Globally, Yahoo is second to Google, too. In December, Yahoo had 485 million monthly visitors worldwide, versus Google's 588 million, according to ComScore.

In its rivalry with Google, Yahoo also has struggled with identity: it's fluctuated from being a search player to being a media property focused on selling brand and graphical ads.

During the Semel years, Yahoo crafted an image as a media company by establishing new headquarters in Santa Monica, Calif., hiring Braun, and attempting to develop original programming. The results were, by most accounts, disappointing. And while Yahoo is still investing in original content (it just launched a new business TV show much like one it used to operate before the dot-com bust), Yang and other executives are taking the company in a different direction.

One former executive put it like this: "Yahoo's been weighed down by trying to do too many things and not being very good at any of them, (and) not having the commitment to excel at any of them."

Yahoo's future may be in its past, and Yang said as much at the Consumer Electronics Show earlier this month. Straight out of the '90s Internet playbook, Yang wants Yahoo to be the starting point for online users, with greater emphasis on mail, search, and personal home pages. The company also plans to deliver technologies including Yahoo's Go 3.0 mobile products and a new e-mail platform. Last October, Yang also said the company would focus on extending its advertising offerings beyond Yahoo to sites across the Web and open up Yahoo's technology infrastructure to third-party developers and publishers.

To trim down, Yahoo also indicated in recent months that the company would phase out or consolidate services like photos, premium music, and auctions.

Miles said there's another problem inside companies like Yahoo. Ideas for new products, if they're not in the strategic plan of product launches, are often stifled because they're competing against those in the product hopper.

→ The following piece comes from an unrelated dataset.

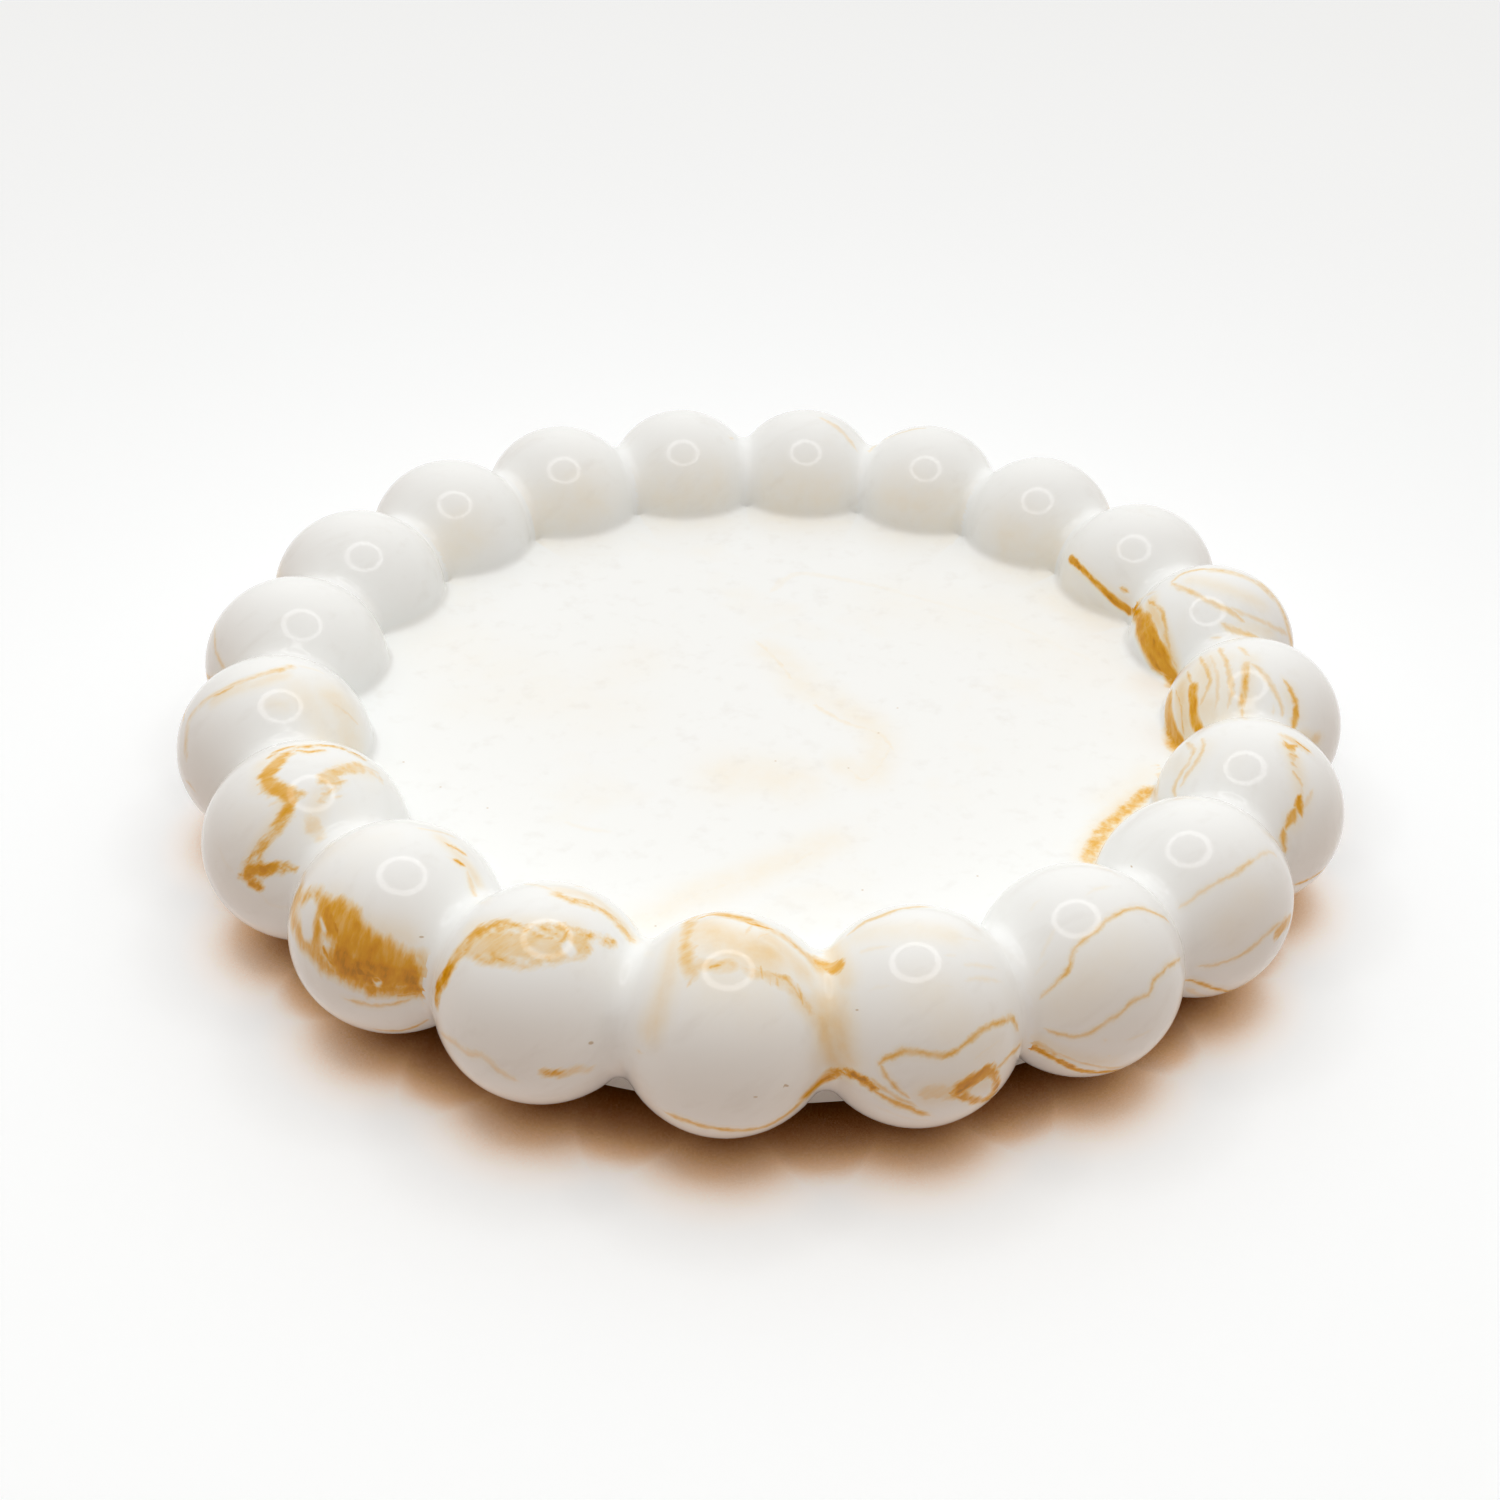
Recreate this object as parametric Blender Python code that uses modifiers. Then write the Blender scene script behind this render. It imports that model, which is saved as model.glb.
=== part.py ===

In fairness, companies like Yahoo can suffer from their own success. Often, a new product that competes with or doesn't directly benefit what made that company a success can be ignored, or worse, killed off. As a result, the employees who had those new ideas leave. Yahoo has had a flood of executives depart in recent years to head up companies like online video site GoFish. In another example, Yahoo's former director of product marketing, Richard Frankel, just joined SocialMedia Networks, an ad network for Facebook, as its chief operating officer.

"Silicon Valley is awash with people who have left their company because no one would listen to them," said Berkeley's Miles. Because ideas flow upward from the company, Miles said, changing top management isn't always enough to recharge a business.

"If you're going to keep an organization young," he said, "you must continue to work on getting everyone on the same page with knowledge flowing up and down and across."